_LISTING_:
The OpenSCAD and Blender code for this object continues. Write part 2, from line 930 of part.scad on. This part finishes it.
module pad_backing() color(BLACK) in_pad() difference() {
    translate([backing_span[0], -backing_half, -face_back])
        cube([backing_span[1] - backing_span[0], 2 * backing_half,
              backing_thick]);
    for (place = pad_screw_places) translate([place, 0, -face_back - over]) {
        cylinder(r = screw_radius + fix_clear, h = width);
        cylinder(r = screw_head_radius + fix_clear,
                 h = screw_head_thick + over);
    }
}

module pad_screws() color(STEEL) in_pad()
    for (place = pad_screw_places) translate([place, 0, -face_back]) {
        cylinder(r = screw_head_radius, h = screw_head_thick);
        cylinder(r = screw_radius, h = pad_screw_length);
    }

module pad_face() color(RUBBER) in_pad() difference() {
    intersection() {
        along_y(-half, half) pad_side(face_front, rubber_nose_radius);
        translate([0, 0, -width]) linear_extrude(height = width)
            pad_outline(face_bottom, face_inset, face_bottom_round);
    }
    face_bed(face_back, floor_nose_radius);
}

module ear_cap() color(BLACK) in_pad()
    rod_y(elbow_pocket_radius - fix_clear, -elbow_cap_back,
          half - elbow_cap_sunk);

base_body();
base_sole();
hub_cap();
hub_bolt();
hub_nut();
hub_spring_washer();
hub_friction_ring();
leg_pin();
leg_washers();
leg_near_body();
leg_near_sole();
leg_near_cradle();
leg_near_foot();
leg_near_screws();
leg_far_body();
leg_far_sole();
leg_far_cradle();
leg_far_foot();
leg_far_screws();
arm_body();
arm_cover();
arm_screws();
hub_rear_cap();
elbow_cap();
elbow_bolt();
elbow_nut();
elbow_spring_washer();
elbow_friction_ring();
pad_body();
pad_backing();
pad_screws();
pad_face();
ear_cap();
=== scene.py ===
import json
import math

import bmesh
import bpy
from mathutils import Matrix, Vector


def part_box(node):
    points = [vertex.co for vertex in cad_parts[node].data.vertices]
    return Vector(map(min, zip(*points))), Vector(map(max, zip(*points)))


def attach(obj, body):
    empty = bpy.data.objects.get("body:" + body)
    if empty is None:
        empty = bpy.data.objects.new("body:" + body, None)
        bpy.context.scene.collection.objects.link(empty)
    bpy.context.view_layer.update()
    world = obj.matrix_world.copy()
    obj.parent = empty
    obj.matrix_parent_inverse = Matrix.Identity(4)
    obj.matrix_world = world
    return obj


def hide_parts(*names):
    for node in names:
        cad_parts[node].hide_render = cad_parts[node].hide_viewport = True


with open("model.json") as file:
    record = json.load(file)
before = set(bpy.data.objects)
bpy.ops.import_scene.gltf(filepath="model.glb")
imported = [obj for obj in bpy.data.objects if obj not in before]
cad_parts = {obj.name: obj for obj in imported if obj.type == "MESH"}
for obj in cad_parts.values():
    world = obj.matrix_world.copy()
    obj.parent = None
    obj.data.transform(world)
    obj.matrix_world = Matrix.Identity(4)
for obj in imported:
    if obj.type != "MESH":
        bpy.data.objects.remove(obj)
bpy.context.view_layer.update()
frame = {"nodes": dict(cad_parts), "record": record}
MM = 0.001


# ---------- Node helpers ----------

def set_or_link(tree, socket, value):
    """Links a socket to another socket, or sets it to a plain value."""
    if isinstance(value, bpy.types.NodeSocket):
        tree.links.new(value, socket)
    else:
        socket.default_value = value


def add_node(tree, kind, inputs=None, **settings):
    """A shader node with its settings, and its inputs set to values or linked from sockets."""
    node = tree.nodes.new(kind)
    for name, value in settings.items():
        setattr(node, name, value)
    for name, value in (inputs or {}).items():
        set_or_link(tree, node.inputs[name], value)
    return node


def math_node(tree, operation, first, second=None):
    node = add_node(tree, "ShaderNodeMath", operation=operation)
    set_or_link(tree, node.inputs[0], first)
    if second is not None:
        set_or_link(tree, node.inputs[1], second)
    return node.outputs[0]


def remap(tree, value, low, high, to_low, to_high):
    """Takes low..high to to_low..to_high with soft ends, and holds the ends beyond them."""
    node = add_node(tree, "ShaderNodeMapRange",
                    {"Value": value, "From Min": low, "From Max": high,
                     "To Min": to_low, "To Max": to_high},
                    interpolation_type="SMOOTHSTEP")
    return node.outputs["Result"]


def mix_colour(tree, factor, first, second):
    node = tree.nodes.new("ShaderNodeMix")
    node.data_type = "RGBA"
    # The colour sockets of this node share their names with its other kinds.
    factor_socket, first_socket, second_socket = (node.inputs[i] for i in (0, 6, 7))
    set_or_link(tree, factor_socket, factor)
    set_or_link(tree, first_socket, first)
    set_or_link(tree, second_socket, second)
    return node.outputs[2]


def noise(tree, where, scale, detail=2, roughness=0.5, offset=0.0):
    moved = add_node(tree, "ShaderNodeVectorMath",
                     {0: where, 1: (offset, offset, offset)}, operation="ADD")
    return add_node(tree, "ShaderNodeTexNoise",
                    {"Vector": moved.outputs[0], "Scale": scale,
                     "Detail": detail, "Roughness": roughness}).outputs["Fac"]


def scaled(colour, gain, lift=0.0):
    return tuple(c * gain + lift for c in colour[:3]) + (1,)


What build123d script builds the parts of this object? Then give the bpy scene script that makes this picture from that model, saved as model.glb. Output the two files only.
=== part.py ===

_DO THIS_:
In the listing above, find the line containing "module ear_cap() color(BLACK) in_pad()" and the line containing "bpy.context.scene.collection.objects.link(empty)". Output them and every line between, exactly, and nothing else.

_THE RESPONSE_:
module ear_cap() color(BLACK) in_pad()
    rod_y(elbow_pocket_radius - fix_clear, -elbow_cap_back,
          half - elbow_cap_sunk);

base_body();
base_sole();
hub_cap();
hub_bolt();
hub_nut();
hub_spring_washer();
hub_friction_ring();
leg_pin();
leg_washers();
leg_near_body();
leg_near_sole();
leg_near_cradle();
leg_near_foot();
leg_near_screws();
leg_far_body();
leg_far_sole();
leg_far_cradle();
leg_far_foot();
leg_far_screws();
arm_body();
arm_cover();
arm_screws();
hub_rear_cap();
elbow_cap();
elbow_bolt();
elbow_nut();
elbow_spring_washer();
elbow_friction_ring();
pad_body();
pad_backing();
pad_screws();
pad_face();
ear_cap();
=== scene.py ===
import json
import math

import bmesh
import bpy
from mathutils import Matrix, Vector


def part_box(node):
    points = [vertex.co for vertex in cad_parts[node].data.vertices]
    return Vector(map(min, zip(*points))), Vector(map(max, zip(*points)))


def attach(obj, body):
    empty = bpy.data.objects.get("body:" + body)
    if empty is None:
        empty = bpy.data.objects.new("body:" + body, None)
        bpy.context.scene.collection.objects.link(empty)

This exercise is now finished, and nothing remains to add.